Friday, July 6, 2012

ÉLIE DE BEAUMONT
"...la foi publique mere du crédit" — Élie de Beaumont

AM | @HDI1780

Thanks to the indispensable help of Google Books, I have found yet another Eighteenth-century document on the 'institutional theory' of credit markets: the June 1771 Lettre sur l'état actuel du crédit du gouvernement en France, published by lawyer Jean-Baptiste Jacques Élie de Beaumont (1732-1786) [wiki] (*). The context is important: Maupeou's judicial coup has just taken place, and the Parlements are on the brink of open rebellion.

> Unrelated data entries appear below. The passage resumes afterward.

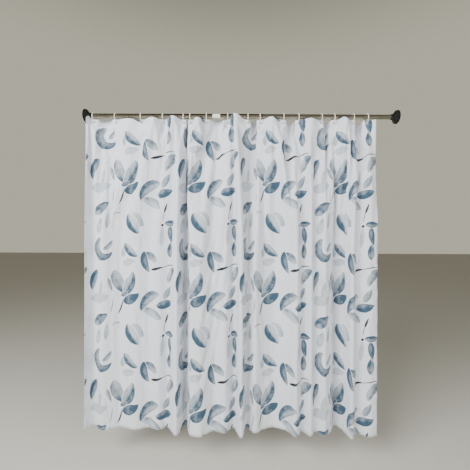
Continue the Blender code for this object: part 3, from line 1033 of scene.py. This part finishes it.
def lay_uv(mesh, u, v, settings):
    """A UV map that follows the flat cloth: 0 to 1 along its width, and down from 1."""
    layer = mesh.uv_layers.new(name="Cloth")
    corners = np.zeros(len(mesh.loops), np.int32)
    mesh.loops.foreach_get("vertex_index", corners)
    flat = np.stack([u.ravel() / settings.width, 1 - v.ravel() / settings.drop], 1)
    layer.data.foreach_set("uv", flat[corners].astype(np.float32).ravel())


def sheet_object(name, points, u, v, settings, sides, hole_row=None):
    """A sheet of cloth from a grid of points, with its thickness. sides are its two materials."""
    mesh = grid_mesh(name, points)
    lay_uv(mesh, u, v, settings)
    if hole_row is not None:
        cut_holes(mesh, points.shape[1], hole_row, settings)
    obj = added(name, mesh)
    mesh.shade_smooth()
    take_material(obj, bpy.data.materials[sides[0]])
    obj.data.materials.append(bpy.data.materials[sides[1]])
    only(obj)
    solid = obj.modifiers.new("Thickness", "SOLIDIFY")
    solid.thickness = settings.thickness
    solid.offset = 0.0
    solid.material_offset = 1
    solid.material_offset_rim = 1
    bpy.ops.object.modifier_apply(modifier=solid.name)
    return obj


def crumple_with_rod(piece):
    """Gives the piece a mesh of its own."""
    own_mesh(piece)


# ---------------------------------------------------------------------------------------------
# Operators: one for each piece or group of like pieces, and one for the stage.


class CURTAIN_OT_hang_cloth(bpy.types.Operator):
    """Gathers the printed cloth on its eyelets and lets it settle"""

    bl_idname = "curtain.hang_cloth"
    bl_label = "Hang the cloth"

    def execute(self, context):
        settings = context.scene.curtain_cloth
        cloth_material("Printed cloth", 0.0)
        cloth_material("Cloth back", 0.62)
        drape = DRAPE["cloth"] = Drape(*gathered_sheet(settings), settings)
        u, v = np.meshgrid(drape.alongs, drape.downs)
        row = row_of(drape.downs, settings.edge_to_eyelet)
        sides = ("Printed cloth", "Cloth back")
        cloth = sheet_object("curtain_cloth", drape.points, u, v, settings, sides, row)
        attach(cloth, "curtain", ["curtain_sheet"])
        crumple_with_rod(cloth)
        return {"FINISHED"}


class CURTAIN_OT_sew_hems(bpy.types.Operator):
    """Doubles the cloth along its four edges, at the back"""

    bl_idname = "curtain.sew_hems"
    bl_label = "Sew the hems"

    def execute(self, context):
        settings = context.scene.curtain_cloth
        for name, edge, depth in (
            ("header_hem", "top", settings.header),
            ("bottom_hem", "bottom", settings.hem),
            ("left_hem", "left", settings.side_hem),
            ("right_hem", "right", settings.side_hem),
        ):
            hem = self.band(settings, name, edge, depth)
            attach(hem, "curtain")
            crumple_with_rod(hem)
        return {"FINISHED"}

    @staticmethod
    def band(settings, name, edge, depth):
        """A strip that rolls over the edge and lies against the cloth's back for its depth."""
        drape = DRAPE["cloth"]
        layer = settings.thickness
        across = edge in ("top", "bottom")
        lift = (2.4 if across else 1.2) * layer
        if edge == "top":
            rows = [v for v in drape.downs if v < depth - 0.003] + [depth]
        else:
            rows = list(np.linspace(0, depth, 6 if across else 4))
        # Each line of the strip is (distance in from the edge, distance off the cloth).
        strip = [(0.0010, -1.1 * layer), (0.0001, -1.0 * layer), (-0.0006, -0.3 * layer)]
        strip += [(-0.0007, 0.5 * lift), (-0.0004, lift)]
        strip += [(max(row, 0.0002), lift) for row in rows]
        path = drape.alongs if across else drape.downs
        points, us, vs = [], [], []
        for inwards, off in strip:
            here = np.full(len(path), inwards)
            if edge == "bottom":
                here = settings.drop - here
            elif edge == "right":
                here = settings.width - here
            u, v = (path, here) if across else (here, path)
            held_u, held_v = np.clip(u, 0, settings.width), np.clip(v, 0, settings.drop)
            place, _ = drape.at(held_u, held_v, off)
            mirrored, _ = drape.at(2 * held_u - u, 2 * held_v - v, off)
            points.append(2 * place - mirrored)
            us.append(2 * held_u - u if across else (2 * (edge == "right") * settings.width - u))
            vs.append((2 * (edge == "bottom") * settings.drop - v) if across else v)
        sides = ("Cloth back", "Printed cloth")
        row = None
        if edge == "top":
            row = len(strip) - len(rows) + row_of(rows, settings.edge_to_eyelet)
        return sheet_object(name, np.array(points), np.array(us), np.array(vs), settings, sides, row)


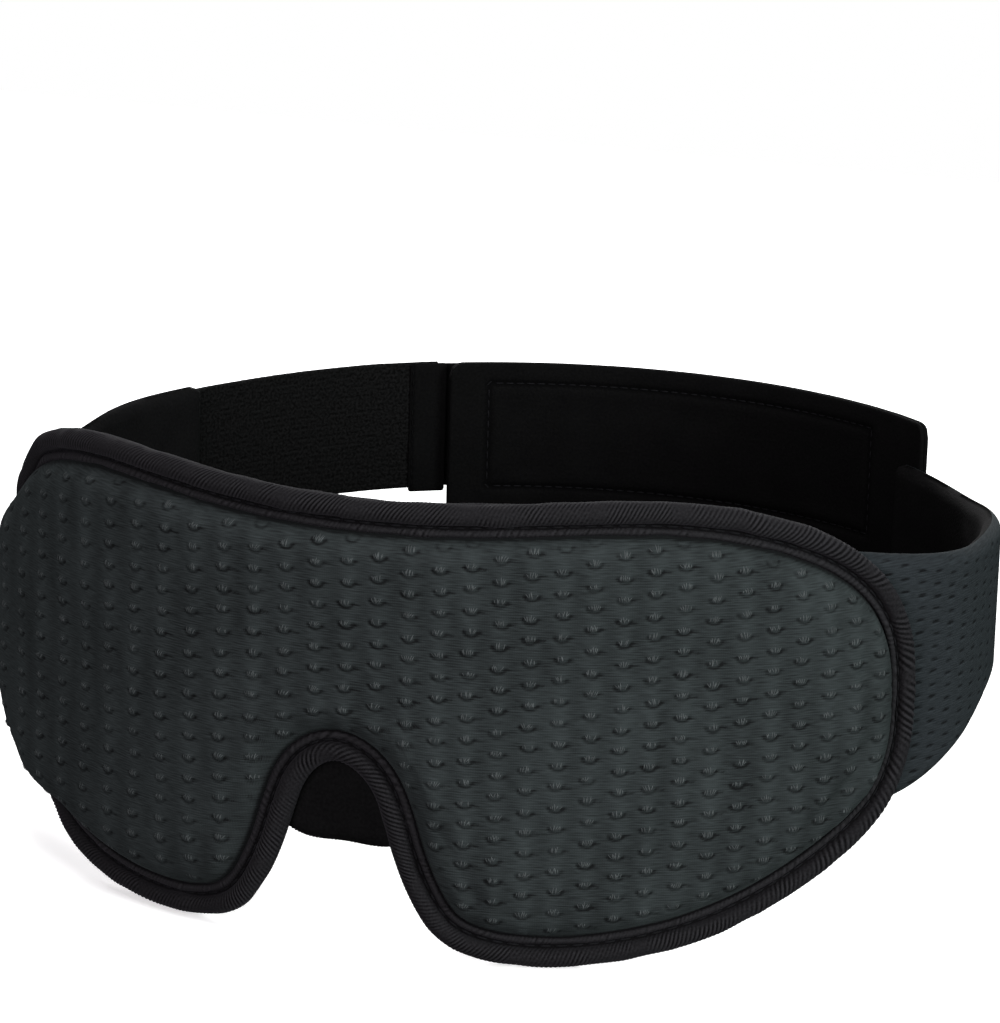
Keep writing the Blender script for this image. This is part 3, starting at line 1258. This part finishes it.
def build_stage():
    """The floor, lit only for the camera: it throws no light back on the object."""
    bpy.ops.mesh.primitive_plane_add(size=FLOOR_SIZE, location=(0, 0, 0))
    floor = bpy.context.object
    floor.name = "floor"
    floor.data.materials.append(floor_material())
    floor.visible_diffuse = False
    floor.visible_glossy = False


def area_light(name, location, size, power, color):
    """A round lamp that looks at the object."""
    light = bpy.data.lights.new(name, "AREA")
    light.shape = "DISK"
    light.size = size
    light.energy = power
    light.color = color
    lamp = bpy.data.objects.new(name, light)
    lamp.location = location
    aim = Vector(LIT) - Vector(location)
    lamp.rotation_euler = aim.to_track_quat("-Z", "Y").to_euler()
    bpy.context.scene.collection.objects.link(lamp)


def build_lights():
    """Soft lamps, and a white world that only the camera sees."""
    for light in LIGHTS:
        area_light(*light)
    world = bpy.data.worlds.new("studio")
    bpy.context.scene.world = world
    world.use_nodes = True
    back = world.node_tree.nodes["Background"]
    back.inputs["Color"].default_value = (1, 1, 1, 1)
    back.inputs["Strength"].default_value = 1.0
    world.cycles_visibility.diffuse = False
    world.cycles_visibility.glossy = False
    view = bpy.context.scene.view_settings
    view.view_transform = "Standard"


def build_camera():
    """A camera round the object, raised, turned by its roll and moved across its own view."""
    right = Vector((math.cos(AZIMUTH), math.sin(AZIMUTH), 0))
    flat = math.cos(ELEVATION)
    look = Vector((-math.sin(AZIMUTH) * flat, math.cos(AZIMUTH) * flat, -math.sin(ELEVATION)))
    above = right.cross(look)
    right_rolled = right * math.cos(ROLL) + above * math.sin(ROLL)
    above_rolled = above * math.cos(ROLL) - right * math.sin(ROLL)
    spot = right_rolled * ACROSS + above_rolled * UP - look * DISTANCE
    spot.y -= MIDDLE * MM
    lens = bpy.data.cameras.new("camera")
    lens.sensor_fit = "AUTO"
    lens.sensor_width = SENSOR
    lens.lens = LENS
    camera = bpy.data.objects.new("camera", lens)
    turn = Matrix((right_rolled, above_rolled, -look)).transposed().to_4x4()
    camera.matrix_world = Matrix.Translation(spot) @ turn
    bpy.context.scene.collection.objects.link(camera)
    bpy.context.scene.camera = camera


build_stage()
build_lights()
build_camera()
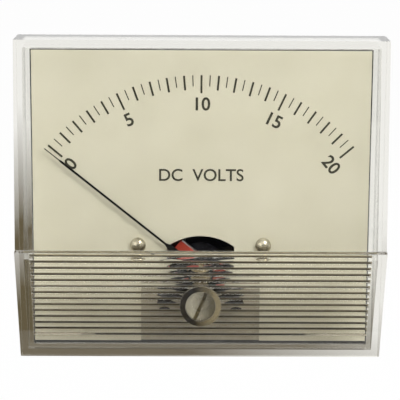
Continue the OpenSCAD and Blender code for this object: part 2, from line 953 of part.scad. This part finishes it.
terminal_washer(-terminal_x);  // terminal_washer_left
terminal_washer(terminal_x);  // terminal_washer_right
solder_lug(-terminal_x);  // solder_lug_left
solder_lug(terminal_x);  // solder_lug_right
terminal_nut(-terminal_x);  // terminal_nut_left
terminal_nut(terminal_x);  // terminal_nut_right
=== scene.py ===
import json
import math

import bmesh
import bpy
from mathutils import Matrix, Vector


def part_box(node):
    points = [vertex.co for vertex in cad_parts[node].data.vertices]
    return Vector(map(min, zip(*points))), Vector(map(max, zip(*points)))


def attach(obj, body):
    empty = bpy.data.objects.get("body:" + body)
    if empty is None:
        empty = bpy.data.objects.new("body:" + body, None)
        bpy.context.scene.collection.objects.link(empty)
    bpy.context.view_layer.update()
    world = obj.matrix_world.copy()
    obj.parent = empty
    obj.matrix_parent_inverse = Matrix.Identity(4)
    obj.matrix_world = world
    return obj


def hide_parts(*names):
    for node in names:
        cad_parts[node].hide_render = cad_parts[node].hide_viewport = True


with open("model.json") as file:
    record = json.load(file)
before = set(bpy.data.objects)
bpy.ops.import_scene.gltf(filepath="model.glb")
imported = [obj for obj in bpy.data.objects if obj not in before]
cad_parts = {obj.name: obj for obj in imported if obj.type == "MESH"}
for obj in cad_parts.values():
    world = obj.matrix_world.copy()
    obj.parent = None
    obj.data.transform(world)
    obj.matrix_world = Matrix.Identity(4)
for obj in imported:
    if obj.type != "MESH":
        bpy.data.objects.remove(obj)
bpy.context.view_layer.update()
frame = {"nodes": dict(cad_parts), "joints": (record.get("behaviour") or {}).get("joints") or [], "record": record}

# The analog panel meter dressed for its picture. Metres, in the frame of the CAD model:
# +Z up, +X right, the front faces -Y, and the origin is on the barrel's axis at the
# back of the flange. The CAD pieces keep their places and get their materials here.
# Some are stood for by copies with eased edges or by pieces with real threads, and the
# dial gets its numbers and unit. The stage, lamps and camera come last.

MM = 0.001
NODES = frame["nodes"]
PIVOT = Vector(next(j for j in frame["joints"] if j["name"] == "pointer_swing")["pos_m"])
DIAL_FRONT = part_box("dial_plate")[0].y

# The clear front's apron, as the part's source has it. The grooves are measured down the
# leaning apron, from its top edge. The middles of a groove's faces lie GROOVE_DEPTHS deep.
APRON_TOP_Z = -10.65 * MM
APRON_FOOT_Y = -6 * MM
FIRST_GROOVE = 0.591 * MM
GROOVE_PITCH = 1.8055 * MM
GROOVE_COUNT = 14
GROOVE_HALF_LENGTH = 40.9 * MM
GROOVE_DEPTHS = (0.08 * MM, 0.6 * MM)
RIB_CROWN = 0.15 * MM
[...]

Meanwhile, Diderot has penned his remarquable letter to Princess Dashkoff on the importance of (what we would now call) 'judicial independence' [see]. It is interesting to note that Beaumont mentions "les deux Indes" (p. 27). More importantly, he establishes a clear link between the risk of despotic government and market perceptions about the stability of property rights, with grave (potential) consequences on the supply of credit.

This idea, it goes without saying, features prominently in Histoire des deux Indes. Here's Élie de Beaumont: "C'est détruire l'autorité, que de vouloir la rendre arbitraire, illimitée; parce qu'alors on lui ôte sa principale base, la confiance publique" (p. 32). Alexandre Deleyre uses the same words to describe the effects of a public bankrupcy: "Alors est perdue sans retour la base de tous les gouvernemens, la confiance publique" (HDI 1780, xix.11). There are many more important paralells between Maupeouana, Beaumont and Histoire des deux Indes.

(*) Maupeouana, Vol. 4. Paris: 1775, pp. 13-47 [see].